Requirement: Extract the lines that carry the string "down" from the listing.

Data shown:
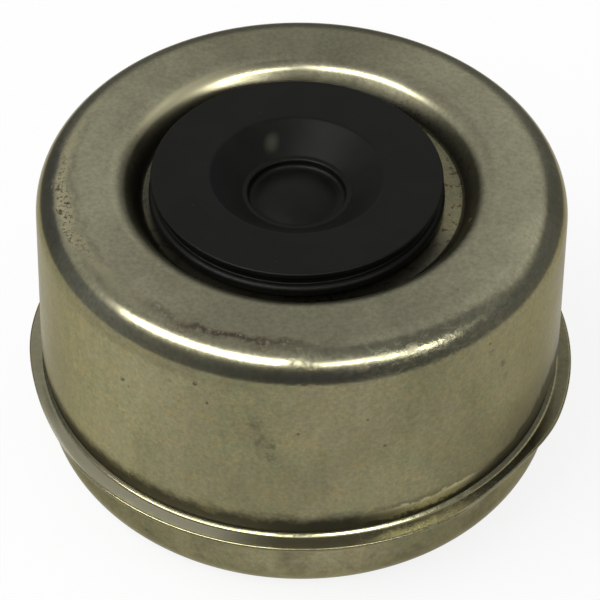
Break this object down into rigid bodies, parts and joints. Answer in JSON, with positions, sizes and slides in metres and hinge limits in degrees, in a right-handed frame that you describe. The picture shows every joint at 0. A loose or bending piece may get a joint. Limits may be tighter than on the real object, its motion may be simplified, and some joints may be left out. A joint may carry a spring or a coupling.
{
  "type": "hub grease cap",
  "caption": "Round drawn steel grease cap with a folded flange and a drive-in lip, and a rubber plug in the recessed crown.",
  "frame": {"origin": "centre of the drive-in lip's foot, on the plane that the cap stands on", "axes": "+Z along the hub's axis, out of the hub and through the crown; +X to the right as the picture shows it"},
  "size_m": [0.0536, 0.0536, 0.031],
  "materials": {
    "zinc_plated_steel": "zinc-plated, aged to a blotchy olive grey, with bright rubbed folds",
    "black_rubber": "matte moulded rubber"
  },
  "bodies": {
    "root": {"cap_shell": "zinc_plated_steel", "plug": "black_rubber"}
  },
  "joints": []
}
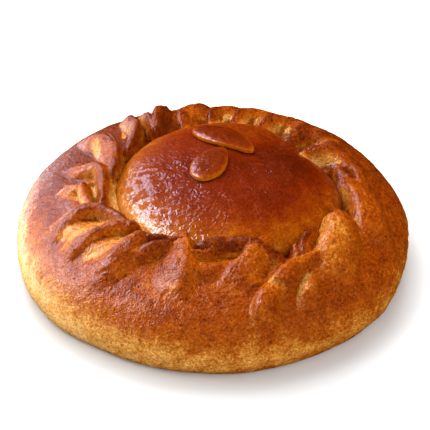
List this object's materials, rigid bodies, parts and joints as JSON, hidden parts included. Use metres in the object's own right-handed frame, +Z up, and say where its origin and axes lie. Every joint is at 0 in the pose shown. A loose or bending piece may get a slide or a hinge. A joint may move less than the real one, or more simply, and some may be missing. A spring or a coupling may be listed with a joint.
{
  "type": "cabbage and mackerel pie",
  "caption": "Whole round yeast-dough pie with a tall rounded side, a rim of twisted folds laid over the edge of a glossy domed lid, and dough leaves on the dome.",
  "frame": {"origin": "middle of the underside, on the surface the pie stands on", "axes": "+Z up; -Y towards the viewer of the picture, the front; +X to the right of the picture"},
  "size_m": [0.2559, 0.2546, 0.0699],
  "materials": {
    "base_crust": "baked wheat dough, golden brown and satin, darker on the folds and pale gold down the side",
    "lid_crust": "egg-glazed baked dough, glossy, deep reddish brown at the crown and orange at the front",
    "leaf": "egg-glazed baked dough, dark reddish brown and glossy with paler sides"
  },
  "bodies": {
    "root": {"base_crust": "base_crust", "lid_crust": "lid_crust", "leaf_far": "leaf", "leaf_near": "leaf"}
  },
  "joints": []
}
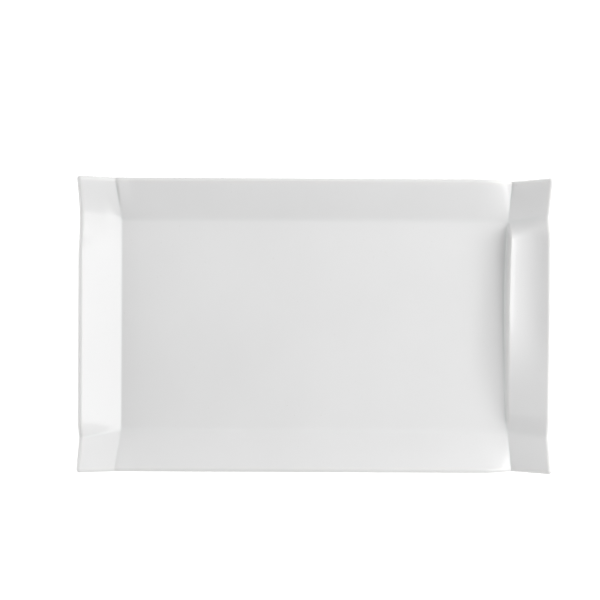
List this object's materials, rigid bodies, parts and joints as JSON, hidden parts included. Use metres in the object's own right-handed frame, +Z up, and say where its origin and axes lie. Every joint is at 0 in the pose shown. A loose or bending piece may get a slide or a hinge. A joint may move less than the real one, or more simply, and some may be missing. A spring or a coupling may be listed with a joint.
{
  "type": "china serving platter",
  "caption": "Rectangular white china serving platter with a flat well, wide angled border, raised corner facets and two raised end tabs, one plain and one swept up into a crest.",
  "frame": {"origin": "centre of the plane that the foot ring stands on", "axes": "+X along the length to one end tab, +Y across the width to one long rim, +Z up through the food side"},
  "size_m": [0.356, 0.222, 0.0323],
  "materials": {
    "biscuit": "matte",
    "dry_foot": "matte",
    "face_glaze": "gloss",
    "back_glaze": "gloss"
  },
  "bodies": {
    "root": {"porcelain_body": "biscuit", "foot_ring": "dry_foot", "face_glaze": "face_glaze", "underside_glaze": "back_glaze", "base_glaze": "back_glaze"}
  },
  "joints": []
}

Reply to the task:
Break this object down into rigid bodies, parts and joints. Answer in JSON, with positions, sizes and slides in metres and hinge limits in degrees, in a right-handed frame that you describe. The picture shows every joint at 0. A loose or bending piece may get a joint. Limits may be tighter than on the real object, its motion may be simplified, and some joints may be left out. A joint may carry a spring or a coupling.
    "base_crust": "baked wheat dough, golden brown and satin, darker on the folds and pale gold down the side",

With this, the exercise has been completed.